▶ **Exercise**
Copy these lines exactly and nothing else: from the line holding "Turn this picture" to the line holding "its rounded back.", both lines included.

START

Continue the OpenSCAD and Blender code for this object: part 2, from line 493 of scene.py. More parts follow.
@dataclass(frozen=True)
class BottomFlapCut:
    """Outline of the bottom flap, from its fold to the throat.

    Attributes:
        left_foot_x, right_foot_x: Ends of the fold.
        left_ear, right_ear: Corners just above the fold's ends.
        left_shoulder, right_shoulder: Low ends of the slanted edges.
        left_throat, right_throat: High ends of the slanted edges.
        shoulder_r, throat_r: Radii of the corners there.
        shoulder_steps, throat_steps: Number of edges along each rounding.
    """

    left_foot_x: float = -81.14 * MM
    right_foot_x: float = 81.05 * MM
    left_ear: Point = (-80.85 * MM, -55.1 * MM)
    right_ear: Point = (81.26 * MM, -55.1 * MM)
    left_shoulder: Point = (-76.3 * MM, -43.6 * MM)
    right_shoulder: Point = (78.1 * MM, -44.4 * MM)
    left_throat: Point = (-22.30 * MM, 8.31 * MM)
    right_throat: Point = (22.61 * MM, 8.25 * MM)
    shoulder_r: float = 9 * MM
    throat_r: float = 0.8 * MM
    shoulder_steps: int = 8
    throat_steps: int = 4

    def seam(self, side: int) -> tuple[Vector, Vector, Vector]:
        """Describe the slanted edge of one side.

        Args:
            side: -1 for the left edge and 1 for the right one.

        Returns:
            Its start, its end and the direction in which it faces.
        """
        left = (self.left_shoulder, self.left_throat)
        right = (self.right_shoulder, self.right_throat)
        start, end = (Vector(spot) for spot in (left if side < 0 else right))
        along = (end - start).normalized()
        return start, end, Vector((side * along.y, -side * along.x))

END
START

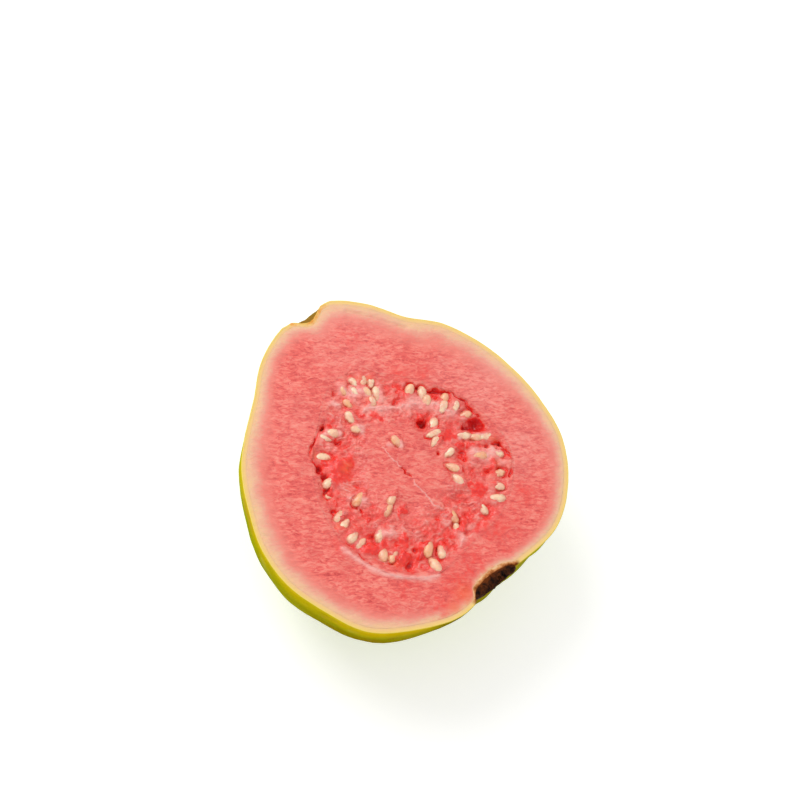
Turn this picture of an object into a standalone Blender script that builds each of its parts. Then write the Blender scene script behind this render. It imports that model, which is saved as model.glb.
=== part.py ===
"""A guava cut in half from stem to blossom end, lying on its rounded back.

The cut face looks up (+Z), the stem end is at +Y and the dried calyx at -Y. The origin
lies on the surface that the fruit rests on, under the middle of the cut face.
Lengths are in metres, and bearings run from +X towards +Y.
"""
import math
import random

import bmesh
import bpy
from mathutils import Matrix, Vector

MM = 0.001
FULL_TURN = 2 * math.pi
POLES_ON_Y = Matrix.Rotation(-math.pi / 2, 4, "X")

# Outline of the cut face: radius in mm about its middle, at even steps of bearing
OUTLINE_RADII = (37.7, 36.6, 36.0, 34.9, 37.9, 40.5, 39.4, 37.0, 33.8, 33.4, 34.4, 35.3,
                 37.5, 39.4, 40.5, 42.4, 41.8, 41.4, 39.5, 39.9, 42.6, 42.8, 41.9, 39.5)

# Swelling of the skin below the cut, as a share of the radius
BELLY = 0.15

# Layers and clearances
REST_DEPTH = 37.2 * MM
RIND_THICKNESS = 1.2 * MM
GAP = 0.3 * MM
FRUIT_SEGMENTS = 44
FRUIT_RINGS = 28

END

▶ **Result below**
Turn this picture of an object into a standalone Blender script that builds each of its parts. Then write the Blender scene script behind this render. It imports that model, which is saved as model.glb.
=== part.py ===
"""A guava cut in half from stem to blossom end, lying on its rounded back.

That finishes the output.